Mas há componentes políticos mais profundos na origem desses crimes.

Nos últimos anos, militantes extremistas fizeram fama, conquistaram milhões de seguidores nas redes sociais espalhando ódio contra professores, tirando fotos com armamentos pesados, estimulando violência contra opositores. Muitos deles se elegeram deputados ou para outros cargos espalhando mensagens assim, como Jair Bolsonaro e tantos outros de sua base de apoio (lembremos que antes das eleições de 2018, ele mesmo sugeriu que metralhassem seus opositores).

São hipócritas que descobriram que esse discurso, se repetido frequentemente, serviria para criar pânico e paranoias na mente de pais que desconhecem as rotinas das escolas. Infelizmente, parte da população acreditou e passou a replicar essa mensagem dentro de casa, criando a imagem de que professoras e professores seriam “inimigos”.
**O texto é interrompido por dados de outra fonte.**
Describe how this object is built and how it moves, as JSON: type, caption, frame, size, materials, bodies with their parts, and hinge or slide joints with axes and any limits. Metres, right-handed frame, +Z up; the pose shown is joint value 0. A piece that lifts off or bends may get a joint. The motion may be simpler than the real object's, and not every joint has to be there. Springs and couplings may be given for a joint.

E o que as pessoas com ódio fazem contra aqueles que considera “inimigos”? Exatamente o que esses jovens e adultos estão fazendo ao atacar escolas: focam em professoras com quem, muitas vezes, nem tinham contato, simplesmente pelo fato de serem professoras.
Portanto, não há como separar isso que vem acontecendo do estímulo ao ódio contra professoras e professores que Bolsonaro, os membros de seu governo, seguidores e apoiadores espalharam durante tanto tempo, e continuam espalhando.

E agora, hipocritamente, eles mesmos apresentam como solução contratar empresas privadas de segurança, para lucrarem com essas tragédias (sendo que segurança é dever do Estado). Convém investigar se esses mesmos políticos têm ligações financeira com empresas desse setor para agirem como garotos propaganda (da mesma forma como fazem quando discursam a favor das armas). Isso é difícil de rastrear, já que propinas assim geralmente não são pagas com dinheiro ou cheque em conta bancária, mas de outras formas, como joias caras, por exemplo.

Daqui pra frente

A violência só está acontecendo em escolas públicas? Não. Ataques estão acontecendo em escolas e creches particulares também. Ver centenas de jovens que, ao repetir discursos de ódio em massa contra um candidato a presidente nas vésperas das eleições do ano passado, também agrediram verbalmente professoras da instituição, como ocorreu em diversos colégios particulares de classes média e alta em Curitiba, deve ligar um alerta de toda a sociedade. Provavelmente, a maioria estava reproduzindo o que recebia de estímulo em casa.

A diferença é que, geralmente, as escolas particulares possuem equipes maiores e mais condições de conter casos de violência. Já nas escolas públicas, com seríssima defasagem do quadro de profissionais e infraestruturas precarizadas, é muito mais difícil.

Tanto é que aqui na rede municipal de educação de Curitiba, há inúmeros casos de violência contra professoras, que estão sendo acolhidas pelo SISMMAC, mas nem sempre encontram respaldo por parte da Prefeitura e da Secretaria Municipal de Educação.

Esse é um debate que está apenas iniciando, porque, pela forma acelerada com que esses casos estão acontecendo, tudo indica que estamos vivenciando uma doença social estimulada por grupos políticos que já demonstraram desapreço pela democracia e pela vida em diversas ocasiões.

É preciso responsabilizar criminalmente todos aqueles que estimulam o ódio, a violência e os atentados, assim como as plataformas digitais e redes sociais que, por motivos financeiros ou ideológicos, estão sendo completamente negligentes com os conteúdos publicados, afinal, todos os demais setores econômicos da sociedade são regulamentados e precisam seguir regras claras quanto ao uso de seus serviços.

As autoridades precisam agir agora com muita severidade, assim como as famílias precisam repensar sobre o universo em que estão inserindo seus filhos, porque essa epidemia de violência criada artificialmente por extremistas só será barrada se houver um amplo processo de pacificação da sociedade e a responsabilização de quem está fomentando tudo isso.